Achievement gaps are a pressing issue in many countries around the world. Compensation and remedial programs are used for different students to solve this problem. Schools must redefine learning beliefs to achieve a more child-centered pedagogy to close the learning gap. Among the activities in this direction are strategic planning, defining the boundaries of the studied subject, and the dissemination of extracurricular learning (Villamarin & Benson, 2020). Also, differentiated learning is distinguished among the methods, including individual training plans, flexible schedules, and many other features that are not available within the general education framework.
Compensatory and Remedial Programs
These projects and programs often consider not only educational aspects subject to improvement but also social ones. The teaching differentiation and enrichment program presupposes a preliminary assessment of the school’s strengths and weaknesses to realize the full potential of the school and the students. Differentiation was combined with general classroom teaching. At the same time, the interests of each of the students were taken into account. The program led to improved performance in primary school and laid the foundation for future research, as the results showed positive dynamics in educational matters and communication within the classroom between children of different ethnic groups (Beecher & Sweeny, 2008). Further prospects for developing the program and the construction of a strategic plan open up a large field for research.

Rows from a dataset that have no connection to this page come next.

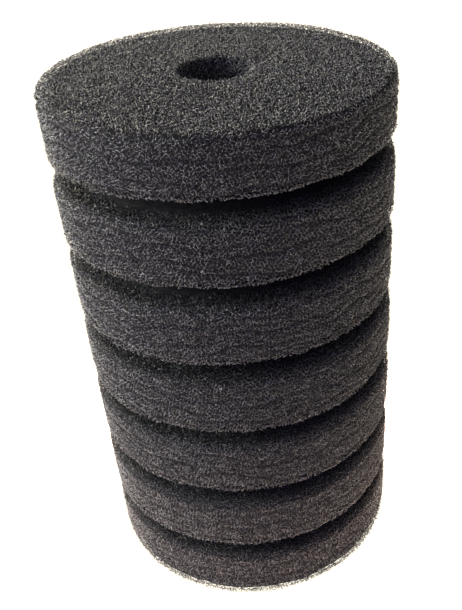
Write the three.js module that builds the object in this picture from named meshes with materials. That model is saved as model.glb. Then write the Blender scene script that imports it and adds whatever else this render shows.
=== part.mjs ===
// Ribbed filter sponge: one block of open-cell foam. Ring grooves cut it into a stack of equal
// ribs that a narrower core holds together, and a straight bore runs down its axis for a lift tube.
// Each rib and each stretch of core between two ribs is a solid of its own, because a squeezed
// sponge closes its grooves one by one. Millimetres, +Z up, origin at the centre of the base.
import * as THREE from 'three';

// Driving sizes
const ribCount = 7;
const ribDiameter = 115;
const ribHeight = 20;
const grooveHeight = 8;
const coreDiameter = 75;
const boreDiameter = 25;
const rimRound = 1.5;

// Clearance at each cut between a rib and the core, where the real foam is whole
const cutGap = 0.3;

// Faceting: sides round the axis, and chords in a quarter of rim round
const roundSides = 48;
const rimChords = 2;

// Sizes that follow from them
const ribPitch = ribHeight + grooveHeight;
const neckHeight = grooveHeight - 2 * cutGap;

// Charcoal reticulated polyurethane; the core is a shade darker because it lies in the grooves
const ribFoam = { color: 0x3a393d, roughness: 0.95, metalness: 0 };
const neckFoam = { color: 0x2b2a2e, roughness: 1, metalness: 0 };

/** A quarter round on a rib's outer edge, from one face of the rib to the other as it turns. */
function rimPoints(centreRadius, centreHeight, startAngle) {
  const points = [];
  for (let chord = 0; chord <= rimChords; chord += 1) {
    const angle = startAngle + (chord / rimChords) * (Math.PI / 2);
    const radius = centreRadius + rimRound * Math.cos(angle);
    const height = centreHeight + rimRound * Math.sin(angle);
    points.push(new THREE.Vector2(radius, height));
  }
  return points;
}

/** Half section of a rib: a flat disc on its lower face, with rounded outer edges and the bore. */
function ribSection() {
  const boreRadius = boreDiameter / 2;
  const rimCentre = ribDiameter / 2 - rimRound;
  return [
    new THREE.Vector2(boreRadius, 0),
    ...rimPoints(rimCentre, rimRound, -Math.PI / 2),
    ...rimPoints(rimCentre, ribHeight - rimRound, 0),
    new THREE.Vector2(boreRadius, ribHeight),
    new THREE.Vector2(boreRadius, 0),
  ];
}

/** Half section of the core in one groove: a plain ring between two ribs, round the same bore. */
function neckSection() {
  const boreRadius = boreDiameter / 2;
  const neckRadius = coreDiameter / 2;
  return [
    new THREE.Vector2(boreRadius, 0),
    new THREE.Vector2(neckRadius, 0),
    new THREE.Vector2(neckRadius, neckHeight),
    new THREE.Vector2(boreRadius, neckHeight),
    new THREE.Vector2(boreRadius, 0),
  ];
}

/** A ring of foam: a half section turned about the sponge's axis, lying at the given height. */
function foamRing(name, section, foam, height) {
  const lathe = new THREE.LatheGeometry(section, roundSides);
  lathe.rotateX(Math.PI / 2);
  const ring = new THREE.Mesh(lathe, new THREE.MeshStandardMaterial(foam));
  ring.name = name;
  ring.position.z = height;
  return ring;
}

/** Rib number 1 stands on the ground and the last one carries the top face. */
function rib(number) {
  return foamRing(`rib_${number}`, ribSection(), ribFoam, (number - 1) * ribPitch);
}

/** Neck number n is the core between rib n and the rib above it. */
function neck(number) {
  const height = (number - 1) * ribPitch + ribHeight + cutGap;
  return foamRing(`neck_${number}`, neckSection(), neckFoam, height);
}

const sponge = new THREE.Group();
for (let number = 1; number <= ribCount; number += 1) {
  sponge.add(rib(number));
}
for (let number = 1; number < ribCount; number += 1) {
  sponge.add(neck(number));
}

export default sponge;
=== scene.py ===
"""Ribbed filter sponge: a block of open-cell foam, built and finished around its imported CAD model.

The sponge is reticulated polyurethane: a net of thin struts, four of them meeting at each joint,
with nothing but air between them. Its cut faces are made here as that net, from the joints and
struts of an irregular froth, sliced where the blade went. Behind the net lies a darker heart of
foam, for the depth where single struts can no longer be told apart. Metres, +Z up.
"""
import logging
import math
from dataclasses import dataclass, field
from enum import Enum

import bpy
import numpy as np
from mathutils import Euler, Matrix, Vector, noise


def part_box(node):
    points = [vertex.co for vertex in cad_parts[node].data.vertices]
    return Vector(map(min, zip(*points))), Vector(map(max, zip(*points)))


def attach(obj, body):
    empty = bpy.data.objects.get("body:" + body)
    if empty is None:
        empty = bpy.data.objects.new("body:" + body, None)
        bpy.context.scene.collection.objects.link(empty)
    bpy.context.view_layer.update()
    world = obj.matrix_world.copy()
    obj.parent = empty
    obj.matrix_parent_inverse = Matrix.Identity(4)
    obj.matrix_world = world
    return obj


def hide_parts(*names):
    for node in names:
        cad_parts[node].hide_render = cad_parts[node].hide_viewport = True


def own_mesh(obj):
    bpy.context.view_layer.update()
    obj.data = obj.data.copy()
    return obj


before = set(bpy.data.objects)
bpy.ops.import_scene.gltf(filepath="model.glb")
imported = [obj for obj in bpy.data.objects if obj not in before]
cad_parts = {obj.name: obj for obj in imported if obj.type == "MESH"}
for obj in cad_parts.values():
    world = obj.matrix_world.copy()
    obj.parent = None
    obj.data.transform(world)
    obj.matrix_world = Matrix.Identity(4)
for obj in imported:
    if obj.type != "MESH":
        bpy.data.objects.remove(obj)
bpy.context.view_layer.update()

MM = 0.001
TINY = 1e-9  # keeps a division clear of nought

log = logging.getLogger("sponge")


# ---------------------------------------------------------------- small helpers


def linear(hex_colour: str) -> tuple[float, float, float, float]:
    """Turn an sRGB hex colour into linear RGBA.

    Args:
        hex_colour: six hex digits, with or without a leading #.

    Returns:
        Red, green, blue and an alpha of 1, as a shader socket takes them.
    """
    digits = hex_colour.lstrip("#")
    channels = [int(digits[k:k + 2], 16) / 255 for k in (0, 2, 4)]
    bent = [c / 12.92 if c <= 0.04045 else ((c + 0.055) / 1.055) ** 2.4 for c in channels]
    return (*bent, 1.0)


def add_node(tree: bpy.types.NodeTree, kind: str, settings: dict | None = None,
             links: dict | None = None) -> bpy.types.Node:
    """Add one shader node with its settings and its incoming links.

    Args:
        tree: the node tree to add to.
        kind: the node's bl_idname, such as "ShaderNodeTexNoise".
        settings: properties by name, or values of unlinked inputs by name or index.
        links: for an input's name or index, the output socket that feeds it.

    Returns:
        The new node.
    """
    node = tree.nodes.new(kind)
    for name, value in (settings or {}).items():
        if isinstance(name, str) and hasattr(node, name):
            setattr(node, name, value)
        else:
            node.inputs[name].default_value = value
    for name, socket in (links or {}).items():
        tree.links.new(socket, node.inputs[name])
    return node


def new_mesh(name: str, corners: np.ndarray, quads: np.ndarray,
             triangles: np.ndarray | None = None) -> bpy.types.Object:
    """Make a smooth mesh object from arrays.

    Args:
        name: the object's name.
        corners: one row of x, y, z for each vertex, in metres.
        quads: four vertex numbers for each four-sided face.
        triangles: three vertex numbers for each three-sided face, if there are any.

    Returns:
        The object, linked to the scene.
    """
    if triangles is None:
        triangles = np.empty((0, 3), int)
    mesh = bpy.data.meshes.new(name)
    mesh.vertices.add(len(corners))
    mesh.vertices.foreach_set("co", corners.astype(np.float32).ravel())
    loops = np.concatenate([quads.ravel(), triangles.ravel()]).astype(np.int32)
    mesh.loops.add(len(loops))
    mesh.loops.foreach_set("vertex_index", loops)
    starts = np.concatenate([np.arange(len(quads)) * 4,
                             quads.size + np.arange(len(triangles)) * 3]).astype(np.int32)
    mesh.polygons.add(len(starts))
    mesh.polygons.foreach_set("loop_start", starts)
    mesh.update(calc_edges=True)
    mesh.shade_smooth()
    piece = bpy.data.objects.new(name, mesh)
    bpy.context.scene.collection.objects.link(piece)
    return piece


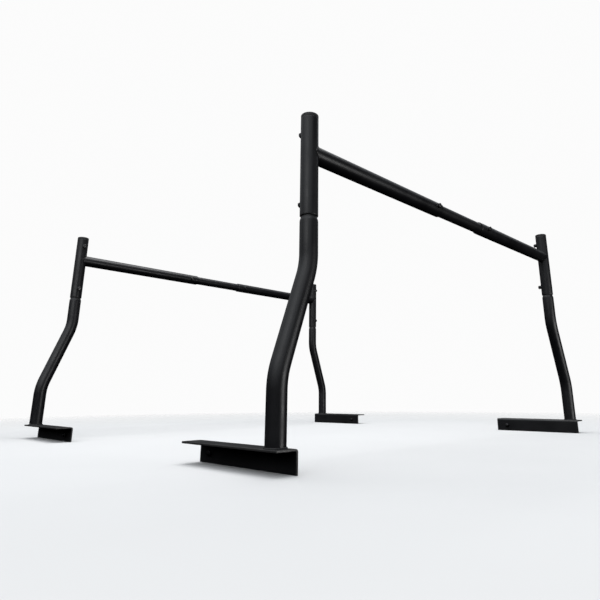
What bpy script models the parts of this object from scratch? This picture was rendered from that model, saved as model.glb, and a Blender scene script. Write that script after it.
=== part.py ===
"""Ladder rack for a pickup truck: two adjustable tube frames that stand on the bed's side rails.

X runs across the truck, Y along its bed towards the cab, and Z up. The origin is under the rack's
middle, level with the lower edges of the foot flanges. Lengths are in metres, angles in radians.
"""

import math

import bmesh
import bpy
from mathutils import Matrix, Vector

# Frames and posts
FRAME_SPACING = 1.46
FOOT_SPACING = 1.572
TOP_SPACING = 1.400
OVERALL_HEIGHT = 0.832
CROSSBAR_HEIGHT = 0.729
LOWER_BEND_HEIGHT = 0.192
UPPER_BEND_HEIGHT = 0.442
BEND_RADIUS = 0.180

# Tubes
OUTER_RADIUS = 0.04445 / 2
INNER_RADIUS = 0.0381 / 2
WALL = 0.0020
EDGE_ROUND = 0.0006
SLEEVE_END_HEIGHT = 0.563
SWAGE_LENGTH = 0.014
SPIGOT_LENGTH = 0.200
STUB_END = 0.1275
CENTRE_TUBE_LENGTH = 0.720

# Foot: a plate that lies on the rail, with a flange that hangs down inside the bed
PLATE_WIDTH = 0.0570
PLATE_THICKNESS = 0.0048
PLATE_SHORT_REACH = 0.037
PLATE_LONG_REACH = 0.311
PLATE_EDGE_ROUND = 0.0008
FLANGE_HEIGHT = 0.050
FOLD_INNER_RADIUS = 0.0015
FLANGE_BOLT_INSET = 0.0460
FLANGE_BOLT_DROP = 0.0275

# End cap
CAP_HEIGHT = 0.0100
CAP_ROUND = 0.0025
CAP_STEM_LENGTH = 0.0140
CAP_STEM_CLEARANCE = 0.0004
CAP_WALL = 0.0020

# Hardware: 8 mm hexagon bolts, welded nuts on the tubes and loose nuts behind the flanges
SHANK_RADIUS = 0.0040
HOLE_RADIUS = 0.00435
HEX_APOTHEM = 0.0065
HEAD_HEIGHT = 0.0053
NUT_HEIGHT = 0.0055
HEX_CHAMFER = 0.0009
CLAMP_REACH = 0.0370
TIE_BOLT_DROP = 0.0440
RAIL_LIP = 0.0030
FLANGE_BOLT_SPARE = 0.0035

# Fits and facets
GAP = 0.0003
TUBE_SIDES = 24
HEX_SIDES = 12
OUTER_BEND_STEPS = 5
BORE_BEND_STEPS = 2
FOLD_STEPS = 3
ROUND_STEPS = 2
SMOOTH_ANGLE = math.radians(40)

SIDES = {"left": -1, "right": 1}
FRAMES = {"rear": -1, "front": 1}


def clear_scene():
    for old in list(bpy.data.objects):
        bpy.data.objects.remove(old, do_unlink=True)


# Materials


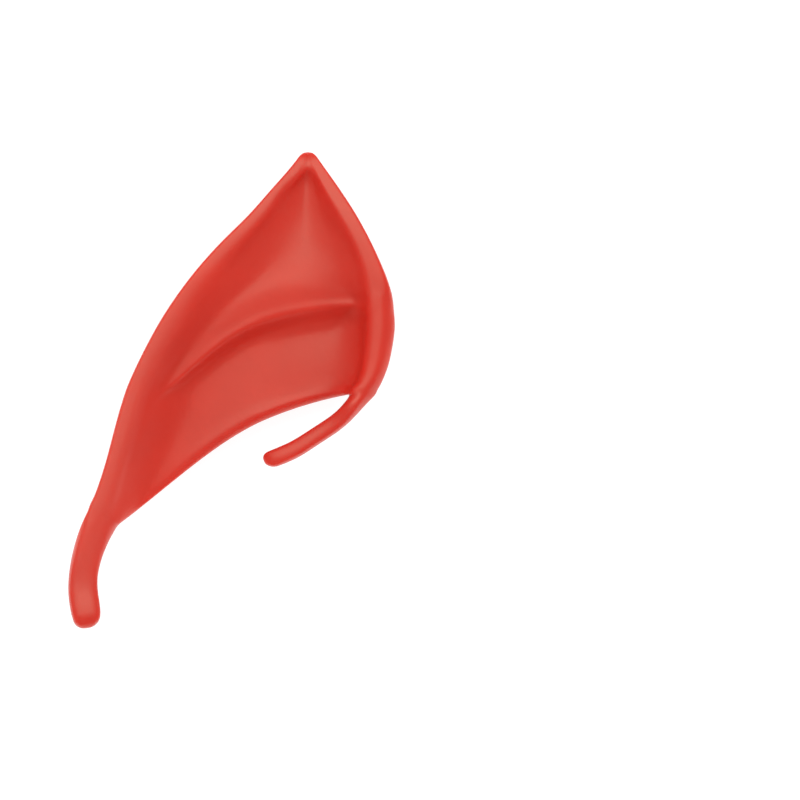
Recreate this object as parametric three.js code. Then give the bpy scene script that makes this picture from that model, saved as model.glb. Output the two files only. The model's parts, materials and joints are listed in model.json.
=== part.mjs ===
// Elf ear tip, a hollow soft moulding that slips over the top of an ear.
// It lies on its back: +Z up, the point towards +Y, the hooked front rim towards +X. Millimetres.
import * as THREE from "three";

// Overall size
const earLength = 120;
const earWidth = 82.4;
const earDepth = 22;

// Wall and pocket
const wall = 2;
const roofFactor = 1.15;
const pocketTopSection = 3.6;
const pocketDomeShare = 0.16;

// The tail's width and thickness, and the hook's
const tailWidth = 7.6;
const tailThickness = 6.2;
const hookWidth = 4.5;
const hookThickness = 4.5;

// How far the back wall's edge stands back from the front edge, in sections
const backRecess = 1.2;
const backRecessFrom = 10;

// Shape of the rounded back and of the two rods
const backSquareness = 2.8;
const rodSquareness = 5;
const rimShoulder = 0.04;
const outerCrestShare = 0.3;
const outerRoll = 4;
const tailBlendShare = 0.6;
const hookBlendShare = 0.42;
const seamAngle = 24;
const tipCapAngle = 62;

// Mesh steps across the front between its lines, across the back, and inside the pocket
const frontSteps = [3, 2, 3, 5, 7, 7, 4, 3, 2, 4];
const backSteps = 14;
const pocketSteps = 30;
const rodSteps = 13;
const rodCapSteps = 3;
const tailBackSteps = 2;
const hookBackSteps = 1;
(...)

In Mexico, there is a problem of structural discrimination in education. Access to higher education is not evenly distributed among Mexican youth due to different social strata, genders, ages, and groups of different economic wealth (Flores, Monroy & Fabela, 2015). Applying for the above program, in this case, is possible only in the case of control at the state level. This problem lies in a difficult social situation, which extends not only to the education sector. Consequently, the solution lies in training differentiation programs and a deeper eradication of psychological stereotypes. One option is to include in the educational program the subject of fostering respect and tolerance for people of other social levels. In the long term, this event can solve this problem, but victims of inequality will still appear for a certain number of years.
Reyes described another option for government support in 2006. This program implies a budget revision in favor of the education of children from low-income families. Moreover, this fund involves direct costs of education and other activities aimed at developing a culture in children. These include access to books and computers, museums and libraries, and travel opportunities (Reyes, 2006). This program is designed to encourage in this way not only children seeking education but also teachers and leaders who take responsibility for the implementation of this plan.
Today, compensatory and remedial programs have spread widely and have already been successfully integrated into several schools. Nevertheless, inequality in education in many developing countries is still there and therefore needs to be addressed. These programs help foster cultural sensitivity and a more respectful attitude towards any other person in children. These programs also help improve student achievement and interest. However, in countries where inequality is widespread, these programs require government support. Without federal intervention, there is the potential for misregulation of the rules of such programs, which could lead to negative results. In turn, the experience of positive results in other countries should also be viewed in terms of social dimensions that can help to improve the situation of inequalities in education.
Beecher, M. & Sweeny, S.M. (2008). Closing the achievement gap with curriculum enrichment and differentiation: One school’s story. Journal of Advanced Academics, 19(3), 502–530. Web.
Flores, R.P., Monroy, G.V., Fabela, A.M.R. (2015). Compensatory policies attending equality and inequality in Mexico educational practice among vulnerable groups in higher education. Journal of Education and Learning, 4(4), 53-63. Web.
Reyes, A. (2006). Texas state compensatory education. Journal of Education Finance, 31(3), 221-237. Web.
Villamarin, A., & Benson, G. (2020). Adaptive/Assistive Technology & Compensatory/Remediated Instruction. University of the People Press.